Analysis

EUR/USD Forecast: would data and the Fed send it to 1.1000?

  • EUR/USD bounces from yearly lows, but the bearish potential remains intact.
  • Data-loaded week ahead with EU inflation and GDP, and the US Fed and Nonfarm Payrolls.

The EUR/USD pair fell to its lowest in almost two years this week, as investors opted for buying the greenback on the back of political tensions and macroeconomic weakness elsewhere. Furthermore, US data released these days was upbeat, as March Durable Goods Orders bounced sharply and largely surpassed the market's estimates. According to the official report, orders were up by 2.7% MoM, much better than the 0.8% expected. The Nondefense Capital Goods Orders ex Aircraft rose by 1.3% vs. the market's forecast of 0.1%, also surpassing the previous month readings, which suffer modest upward revisions. This Friday, the advanced reading of Q1 GDP posted a solid 3.2%, reflecting the good shape of the American economy. On a down note, quarterly core PCE by increased by just 1.3% vs. the previous 1.8% and the expected 1.6%, providing sort of a negative surprise, as market players were waiting for some inflationary pressures to lift chances of rate hikes. However, this softer inflation data won't change the Fed´s stance.

Across the Atlantic, things weren't so bright. EU Consumer Confidence, as measured by the European Commission declined in April to -7.9 from the previous -7.2.  The German IFO survey showed that business sentiment continued deteriorating in April, as the Business Climate Index fell to 99.2 from 99.6 in March, with government bunds falling below 0.0% Wednesday. Government bond yields remained depressed throughout the week worldwide, a sign that concerns don't ease.

The upcoming week will be a recharged one, in terms of macroeconomic releases, with a Federal Reserve monetary policy meeting outstanding next Wednesday. Ahead of the even the US will release Personal Income and Personal Spending figures for February and March, including PCE inflation, central bankers' favorite inflation measure. By the end of the week, the US will release the April Nonfarm Payroll report, with the country seen adding 180K new jobs and continued wages' growth pressure.

The EU will release preliminary Q1 GDP next Tuesday, seen posting a modest 0.3% advance, and preliminary April inflation. Markit will release the final versions of April PMI for both economies.

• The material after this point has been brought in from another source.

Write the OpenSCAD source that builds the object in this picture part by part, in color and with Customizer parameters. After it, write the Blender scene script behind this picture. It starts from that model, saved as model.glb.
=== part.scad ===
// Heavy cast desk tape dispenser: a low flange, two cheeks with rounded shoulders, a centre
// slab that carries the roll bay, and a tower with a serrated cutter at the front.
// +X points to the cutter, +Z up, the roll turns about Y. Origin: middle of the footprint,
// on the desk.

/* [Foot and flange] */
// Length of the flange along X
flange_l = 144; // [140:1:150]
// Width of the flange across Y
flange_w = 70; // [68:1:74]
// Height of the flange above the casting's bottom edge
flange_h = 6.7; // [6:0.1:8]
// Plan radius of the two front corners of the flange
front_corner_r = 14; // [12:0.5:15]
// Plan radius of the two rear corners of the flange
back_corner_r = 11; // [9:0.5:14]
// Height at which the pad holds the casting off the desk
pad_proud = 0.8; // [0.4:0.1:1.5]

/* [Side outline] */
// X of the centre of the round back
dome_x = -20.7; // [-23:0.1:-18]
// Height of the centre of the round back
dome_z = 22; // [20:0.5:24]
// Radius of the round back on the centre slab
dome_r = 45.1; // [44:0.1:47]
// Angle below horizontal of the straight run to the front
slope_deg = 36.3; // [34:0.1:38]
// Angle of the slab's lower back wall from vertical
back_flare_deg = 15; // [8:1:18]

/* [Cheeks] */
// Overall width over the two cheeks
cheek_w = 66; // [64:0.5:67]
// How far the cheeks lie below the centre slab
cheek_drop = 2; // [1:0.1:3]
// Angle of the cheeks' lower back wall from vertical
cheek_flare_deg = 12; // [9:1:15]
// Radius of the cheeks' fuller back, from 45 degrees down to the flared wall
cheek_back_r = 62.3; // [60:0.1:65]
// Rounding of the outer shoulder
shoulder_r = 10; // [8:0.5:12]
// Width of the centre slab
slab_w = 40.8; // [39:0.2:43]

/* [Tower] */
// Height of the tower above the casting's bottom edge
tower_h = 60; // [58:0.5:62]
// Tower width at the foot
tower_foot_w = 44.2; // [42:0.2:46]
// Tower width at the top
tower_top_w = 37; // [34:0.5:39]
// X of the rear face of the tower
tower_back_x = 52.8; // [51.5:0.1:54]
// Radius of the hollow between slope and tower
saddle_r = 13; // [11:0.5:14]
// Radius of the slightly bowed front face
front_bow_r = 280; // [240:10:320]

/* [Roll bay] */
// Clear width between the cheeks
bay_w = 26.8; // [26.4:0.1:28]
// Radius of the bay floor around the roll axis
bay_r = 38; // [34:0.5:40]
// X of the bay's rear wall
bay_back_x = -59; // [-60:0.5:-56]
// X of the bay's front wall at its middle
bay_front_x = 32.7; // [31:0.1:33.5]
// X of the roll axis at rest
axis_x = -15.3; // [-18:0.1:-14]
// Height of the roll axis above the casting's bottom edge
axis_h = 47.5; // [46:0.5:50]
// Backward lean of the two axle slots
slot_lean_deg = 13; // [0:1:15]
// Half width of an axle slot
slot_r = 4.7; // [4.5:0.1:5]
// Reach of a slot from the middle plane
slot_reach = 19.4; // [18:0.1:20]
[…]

As said, chances that the Federal Reserve will change its current stance are quite a few. And given the economic health imbalances, the common currency will likely remain unattractive.  

EUR/USD technical outlook

The EUR/USD pair bounced from its multi-month low of 1.1110 and is poised to finish the week in the 1.1150 price zone, below its previous relevant lows in the 1.1170/80 region, a sign of more slides likely ahead.

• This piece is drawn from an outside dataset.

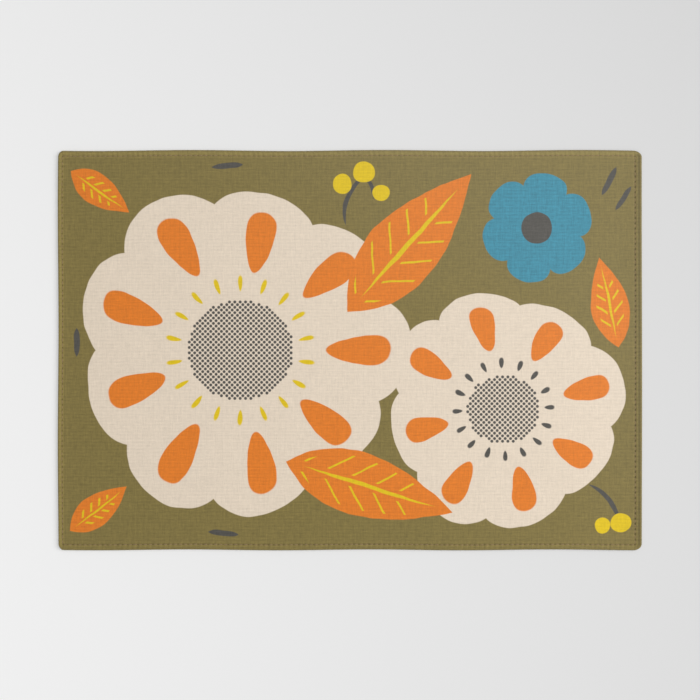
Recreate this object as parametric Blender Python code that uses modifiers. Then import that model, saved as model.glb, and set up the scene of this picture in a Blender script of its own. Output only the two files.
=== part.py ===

Weekly basis, the pair has further extended its decline below moving averages, with the 20 SMA crossing below the 200 SMA some 200 pips above the current level. Technical indicators remain within familiar levels, although the RSI anticipates another leg south as it gains downward strength at around 38.

In the daily chart, the bearish stance is quite clear as moving averages are correctly aligned above the current level and with persistent bearish strength, while the Momentum indicator nearing its April low. The RSI indicator in this chart recovered modestly from oversold territory, currently at 38, not enough to indicate a possible recovery.

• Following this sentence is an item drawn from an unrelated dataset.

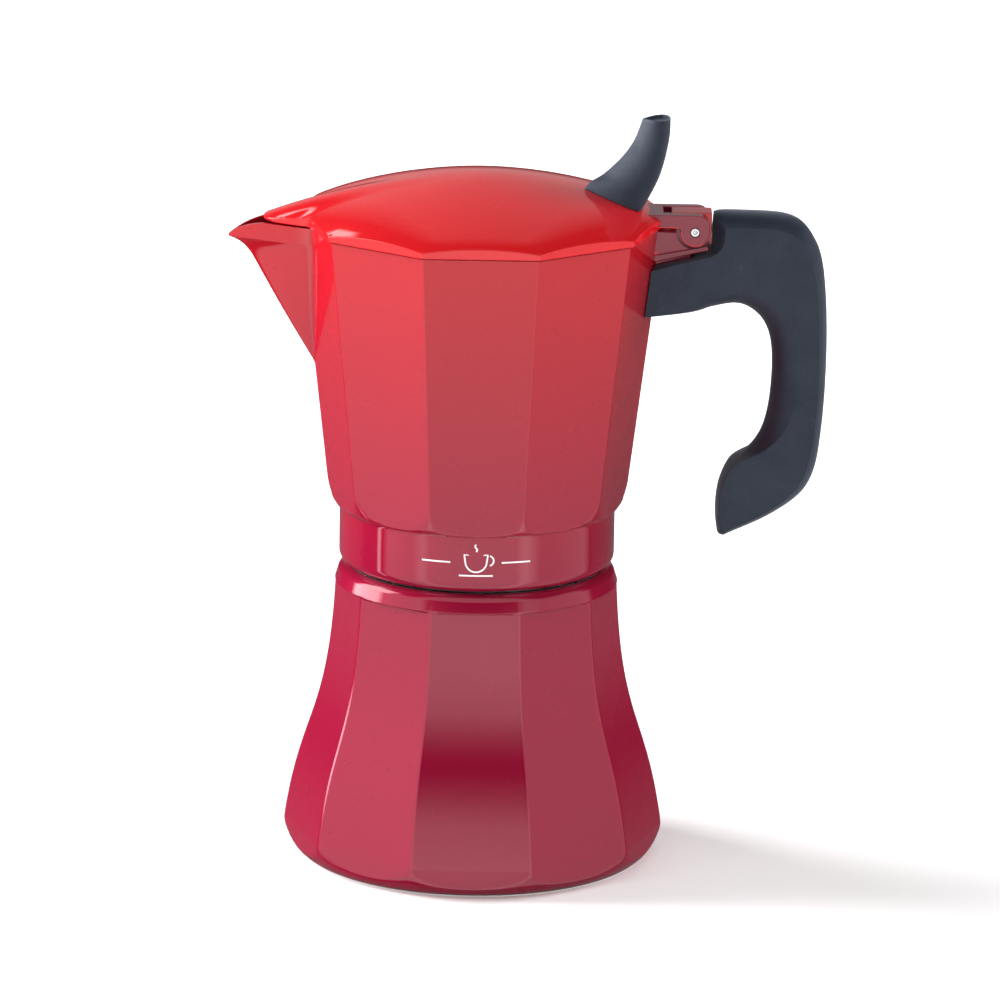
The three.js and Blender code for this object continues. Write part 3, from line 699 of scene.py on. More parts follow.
def rim_rows():
    edge = 0.4
    outer = corner_radius_at(RIM_Z)
    inner = outer - POT_WALL / FLAT_RATIO
    return [
        pot_row(RIM_Z - 0.12, outer - 0.12),
        pot_row(RIM_Z, outer - edge),
        pot_row(RIM_Z, inner + edge),
        pot_row(RIM_Z - edge, inner),
    ]


def pot_inside_rows():
    rows = []
    fillet = 4.0
    for z in np.linspace(RIM_Z - 2, POT_FLOOR + fillet, 10):
        rows.append(pot_row(z, corner_radius_at(z) - POT_WALL / FLAT_RATIO))
    low_corner = corner_radius_at(POT_FLOOR + fillet) - POT_WALL / FLAT_RATIO
    for turn in np.linspace(0, math.pi / 2, 8)[1:]:
        inset = fillet * (1 - math.cos(turn))
        rows.append(facet_row(POT_FLOOR + fillet * (1 - math.sin(turn)), low_corner - inset, None, 2.5))
    return rows + [round_row(POT_FLOOR, radius) for radius in (24, 12, 5.2)]


def collar_inside_rows():
    dome = [(4.5, POT_FLOOR - 0.5), (4.5, PLATE_SEAT + 3.6), (5.2, PLATE_SEAT + 3.1)]
    seat = [
        (25.6, PLATE_SEAT + 0.1), (26.2, PLATE_SEAT), (30.5, PLATE_SEAT), (30.5, PLATE_SEAT - 1.3),
        (COLLAR_BORE, PLATE_SEAT - 1.3), (COLLAR_BORE + 0.5, PLATE_SEAT - 1.8),
    ]
    thread = thread_rows(COLLAR_BOTTOM + 1.2, PLATE_SEAT - 2.2, COLLAR_BORE + 0.7, 0.7)
    lead_in = [(COLLAR_BORE + 0.2, COLLAR_BOTTOM + 0.6), (COLLAR_BORE + 0.8, COLLAR_BOTTOM)]
    return [*round_rows(dome + seat), *reversed(thread), *round_rows(lead_in)]


def collar_rows():
    """The collar's outside, with a rounded lower edge."""
    rounding = arc((COLLAR_RADIUS - 3, COLLAR_BOTTOM + 3.6), 3, -75, 0, 9)
    wall = [(COLLAR_RADIUS, 92), (COLLAR_RADIUS, POT_BOTTOM - 0.5)]
    return round_rows([(COLLAR_RADIUS - 2.7, COLLAR_BOTTOM + 0.5), *rounding, *wall])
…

That said, an upward corrective movement is not out of the table, particularly if the pair extends its recovery above the mentioned 1.1170/80 price zone, the immediate resistance. Above it, the next relevant resistance is 1.1245, ahead of the 1.1300 figure. Supports are at 1.1110, followed by the 1.1040/60 price zone. A test of the 1.1000 figure is on the table for the upcoming days, although it won't be an easy bone to break.

EUR/USD sentiment poll

The FXStreet Forecast Poll confirms that a test of the 1.1000 level is on the table for the upcoming week. The survey shows that bears are up to 79% short-term, with an average target of 1.1065. However, and as it was mentioned in previous updates, the market is not ready to break the 1.1000 critical psychological support: sentiment is also bearish in the 1-month perspective, although the number of those betting for a decline decreases to 41% while the average target surges to 1.1138. In the 3-month view, bulls take over with 53% of the polled experts, with the pair seen recovering above 1.1200.

The Overview chart is a clearer reflection of the market's sentiment, with a strongly bearish MA short-term that sees the pair closer to 1.0900 than to 1.1000, and a wide spread of possible targets in the quarterly view, which suggest that market players can't make up their minds on whether the pair will be able or not to break lower. The limited upward potential in this last timeframe skews the risk to the downside.